About June 12th I embarked in the steamer Cornelius Vanderbilt for West Point; registered in the office of Lieutenant C. F. Smith, Adjutant of the Military Academy, as a new cadet of the class of 1836, and at once became installed as the "plebe" of my fellow-townsman, William Irvin, then entering his Third Class.
Colonel R. E. De Russy was Superintendent; Major John Fowle, Sixth United States Infantry, Commandant. The principal Professors were: Mahan, Engineering; Bartlett, Natural Philosophy; Bailey, Chemistry; Church, Mathematics; Weir, Drawing; and Berard, French.
The routine of military training and of instruction was then fully established, and has remained almost the same ever since. To give a mere outline would swell this to an inconvenient size, and I therefore merely state that I went through the regular course of four years, graduating in June, 1840, number six in a class of forty-three.

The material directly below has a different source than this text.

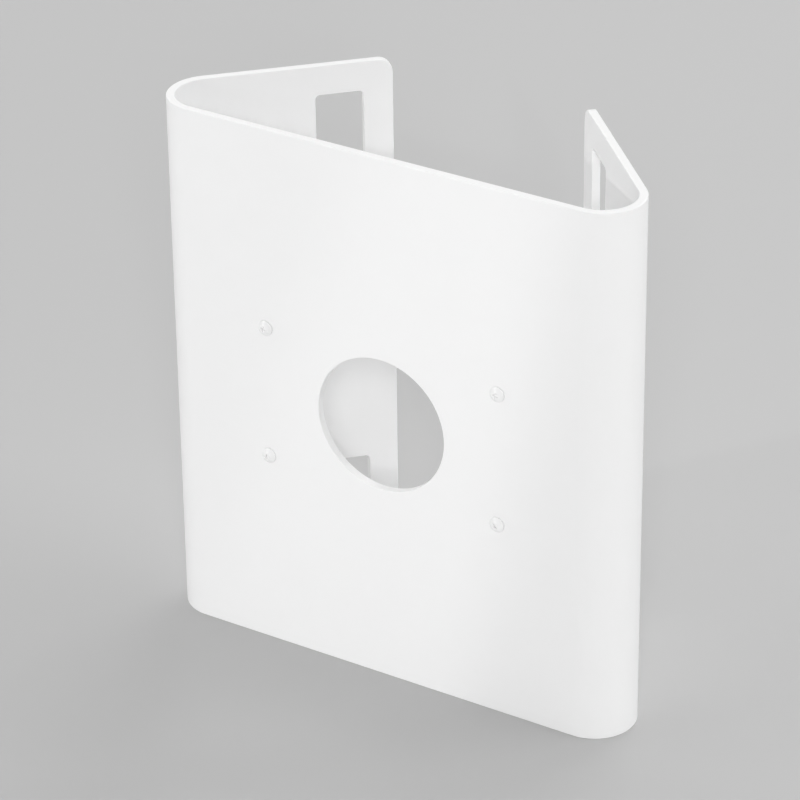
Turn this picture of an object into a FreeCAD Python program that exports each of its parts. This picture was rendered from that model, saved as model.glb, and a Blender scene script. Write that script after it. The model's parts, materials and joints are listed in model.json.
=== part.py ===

These forty-three were all that remained of more than one hundred which originally constituted the class. At the Academy I was not considered a good soldier, for at no time was I selected for any office, but remained a private throughout the whole four years. Then, as now, neatness in dress and form, with a strict conformity to the rules, were the qualifications required for office, and I suppose I was found not to excel in any of these. In studies I always held a respectable reputation with the professors, and generally ranked among the best, especially in drawing, chemistry, mathematics, and natural philosophy. My average demerits, per annum, were about one hundred and fifty, which. reduced my final class standing from number four to six.